__Task directions__.
Could you output each line of the data that follows exactly?

__Data records__.

━━━━

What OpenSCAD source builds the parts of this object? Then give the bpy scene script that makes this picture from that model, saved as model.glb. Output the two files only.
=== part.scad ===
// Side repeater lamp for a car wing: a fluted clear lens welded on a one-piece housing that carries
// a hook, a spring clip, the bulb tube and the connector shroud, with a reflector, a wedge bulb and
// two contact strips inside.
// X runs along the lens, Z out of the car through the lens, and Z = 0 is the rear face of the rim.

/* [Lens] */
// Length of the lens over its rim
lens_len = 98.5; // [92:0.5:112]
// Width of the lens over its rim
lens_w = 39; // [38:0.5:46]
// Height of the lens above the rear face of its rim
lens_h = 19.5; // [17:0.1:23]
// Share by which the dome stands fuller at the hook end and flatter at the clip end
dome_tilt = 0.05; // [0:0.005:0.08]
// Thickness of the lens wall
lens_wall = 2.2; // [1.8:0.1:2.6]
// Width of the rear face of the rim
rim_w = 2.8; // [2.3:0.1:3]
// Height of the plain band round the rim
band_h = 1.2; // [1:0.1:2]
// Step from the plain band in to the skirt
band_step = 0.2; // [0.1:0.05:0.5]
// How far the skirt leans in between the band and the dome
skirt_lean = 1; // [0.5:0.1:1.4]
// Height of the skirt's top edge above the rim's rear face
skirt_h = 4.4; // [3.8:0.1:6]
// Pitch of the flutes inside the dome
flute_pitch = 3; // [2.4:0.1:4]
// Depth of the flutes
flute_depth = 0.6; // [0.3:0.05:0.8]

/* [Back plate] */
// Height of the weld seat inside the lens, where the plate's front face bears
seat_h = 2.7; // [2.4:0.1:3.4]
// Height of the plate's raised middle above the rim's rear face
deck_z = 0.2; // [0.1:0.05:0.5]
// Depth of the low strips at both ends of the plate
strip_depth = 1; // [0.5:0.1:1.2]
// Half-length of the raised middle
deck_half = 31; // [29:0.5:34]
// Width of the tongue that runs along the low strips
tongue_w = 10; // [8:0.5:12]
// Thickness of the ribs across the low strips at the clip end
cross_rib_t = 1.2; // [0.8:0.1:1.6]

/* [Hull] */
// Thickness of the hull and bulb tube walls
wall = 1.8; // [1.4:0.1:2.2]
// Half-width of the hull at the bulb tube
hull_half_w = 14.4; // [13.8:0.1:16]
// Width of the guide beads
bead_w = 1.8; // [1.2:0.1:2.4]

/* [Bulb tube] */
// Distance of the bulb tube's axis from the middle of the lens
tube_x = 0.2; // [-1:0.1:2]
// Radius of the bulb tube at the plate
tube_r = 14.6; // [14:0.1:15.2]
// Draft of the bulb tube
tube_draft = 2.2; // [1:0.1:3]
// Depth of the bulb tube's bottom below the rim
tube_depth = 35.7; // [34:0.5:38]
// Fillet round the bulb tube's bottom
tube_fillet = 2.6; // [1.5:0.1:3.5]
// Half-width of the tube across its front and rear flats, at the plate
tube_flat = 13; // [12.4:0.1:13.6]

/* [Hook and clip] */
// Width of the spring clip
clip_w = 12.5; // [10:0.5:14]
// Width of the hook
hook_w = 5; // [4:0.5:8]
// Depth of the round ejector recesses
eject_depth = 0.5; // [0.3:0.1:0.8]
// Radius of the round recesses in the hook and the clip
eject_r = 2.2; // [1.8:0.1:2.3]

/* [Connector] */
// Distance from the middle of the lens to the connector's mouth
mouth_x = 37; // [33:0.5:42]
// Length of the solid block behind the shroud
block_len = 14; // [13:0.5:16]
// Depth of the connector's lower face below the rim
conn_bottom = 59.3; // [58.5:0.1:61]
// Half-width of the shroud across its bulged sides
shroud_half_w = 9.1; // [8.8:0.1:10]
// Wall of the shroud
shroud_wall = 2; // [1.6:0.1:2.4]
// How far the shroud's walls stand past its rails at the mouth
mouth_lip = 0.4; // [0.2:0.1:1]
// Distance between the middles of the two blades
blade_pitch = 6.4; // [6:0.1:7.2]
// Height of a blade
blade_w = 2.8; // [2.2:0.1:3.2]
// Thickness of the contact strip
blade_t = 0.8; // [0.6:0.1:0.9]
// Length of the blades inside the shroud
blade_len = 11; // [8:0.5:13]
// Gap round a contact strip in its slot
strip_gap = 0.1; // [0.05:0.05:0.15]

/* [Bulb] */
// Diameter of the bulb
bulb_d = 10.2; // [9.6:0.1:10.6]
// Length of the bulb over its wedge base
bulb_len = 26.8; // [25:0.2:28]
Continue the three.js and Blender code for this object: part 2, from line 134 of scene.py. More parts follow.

━━━━

__Full solution__.
What OpenSCAD source builds the parts of this object? Then give the bpy scene script that makes this picture from that model, saved as model.glb. Output the two files only.
=== part.scad ===
// Side repeater lamp for a car wing: a fluted clear lens welded on a one-piece housing that carries
// a hook, a spring clip, the bulb tube and the connector shroud, with a reflector, a wedge bulb and
// two contact strips inside.
// X runs along the lens, Z out of the car through the lens, and Z = 0 is the rear face of the rim.

/* [Lens] */
// Length of the lens over its rim
lens_len = 98.5; // [92:0.5:112]
// Width of the lens over its rim
lens_w = 39; // [38:0.5:46]
// Height of the lens above the rear face of its rim
lens_h = 19.5; // [17:0.1:23]
// Share by which the dome stands fuller at the hook end and flatter at the clip end
dome_tilt = 0.05; // [0:0.005:0.08]
// Thickness of the lens wall
lens_wall = 2.2; // [1.8:0.1:2.6]
// Width of the rear face of the rim
rim_w = 2.8; // [2.3:0.1:3]
// Height of the plain band round the rim
band_h = 1.2; // [1:0.1:2]
// Step from the plain band in to the skirt
band_step = 0.2; // [0.1:0.05:0.5]
// How far the skirt leans in between the band and the dome
skirt_lean = 1; // [0.5:0.1:1.4]
// Height of the skirt's top edge above the rim's rear face
skirt_h = 4.4; // [3.8:0.1:6]
// Pitch of the flutes inside the dome
flute_pitch = 3; // [2.4:0.1:4]
// Depth of the flutes
flute_depth = 0.6; // [0.3:0.05:0.8]

/* [Back plate] */
// Height of the weld seat inside the lens, where the plate's front face bears
seat_h = 2.7; // [2.4:0.1:3.4]
// Height of the plate's raised middle above the rim's rear face
deck_z = 0.2; // [0.1:0.05:0.5]
// Depth of the low strips at both ends of the plate
strip_depth = 1; // [0.5:0.1:1.2]
// Half-length of the raised middle
deck_half = 31; // [29:0.5:34]
// Width of the tongue that runs along the low strips
tongue_w = 10; // [8:0.5:12]
// Thickness of the ribs across the low strips at the clip end
cross_rib_t = 1.2; // [0.8:0.1:1.6]

/* [Hull] */
// Thickness of the hull and bulb tube walls
wall = 1.8; // [1.4:0.1:2.2]
// Half-width of the hull at the bulb tube
hull_half_w = 14.4; // [13.8:0.1:16]
// Width of the guide beads
bead_w = 1.8; // [1.2:0.1:2.4]

/* [Bulb tube] */
// Distance of the bulb tube's axis from the middle of the lens
tube_x = 0.2; // [-1:0.1:2]
// Radius of the bulb tube at the plate
tube_r = 14.6; // [14:0.1:15.2]
// Draft of the bulb tube
tube_draft = 2.2; // [1:0.1:3]
// Depth of the bulb tube's bottom below the rim
tube_depth = 35.7; // [34:0.5:38]
// Fillet round the bulb tube's bottom
tube_fillet = 2.6; // [1.5:0.1:3.5]
// Half-width of the tube across its front and rear flats, at the plate
tube_flat = 13; // [12.4:0.1:13.6]

/* [Hook and clip] */
// Width of the spring clip
clip_w = 12.5; // [10:0.5:14]
// Width of the hook
hook_w = 5; // [4:0.5:8]
// Depth of the round ejector recesses
eject_depth = 0.5; // [0.3:0.1:0.8]
// Radius of the round recesses in the hook and the clip
eject_r = 2.2; // [1.8:0.1:2.3]

/* [Connector] */
// Distance from the middle of the lens to the connector's mouth
mouth_x = 37; // [33:0.5:42]
// Length of the solid block behind the shroud
block_len = 14; // [13:0.5:16]
// Depth of the connector's lower face below the rim
conn_bottom = 59.3; // [58.5:0.1:61]
// Half-width of the shroud across its bulged sides
shroud_half_w = 9.1; // [8.8:0.1:10]
// Wall of the shroud
shroud_wall = 2; // [1.6:0.1:2.4]
// How far the shroud's walls stand past its rails at the mouth
mouth_lip = 0.4; // [0.2:0.1:1]
// Distance between the middles of the two blades
blade_pitch = 6.4; // [6:0.1:7.2]
// Height of a blade
blade_w = 2.8; // [2.2:0.1:3.2]
// Thickness of the contact strip
blade_t = 0.8; // [0.6:0.1:0.9]
// Length of the blades inside the shroud
blade_len = 11; // [8:0.5:13]
// Gap round a contact strip in its slot
strip_gap = 0.1; // [0.05:0.05:0.15]

/* [Bulb] */
// Diameter of the bulb
bulb_d = 10.2; // [9.6:0.1:10.6]
// Length of the bulb over its wedge base
bulb_len = 26.8; // [25:0.2:28]
Continue the three.js and Blender code for this object: part 2, from line 134 of scene.py. More parts follow.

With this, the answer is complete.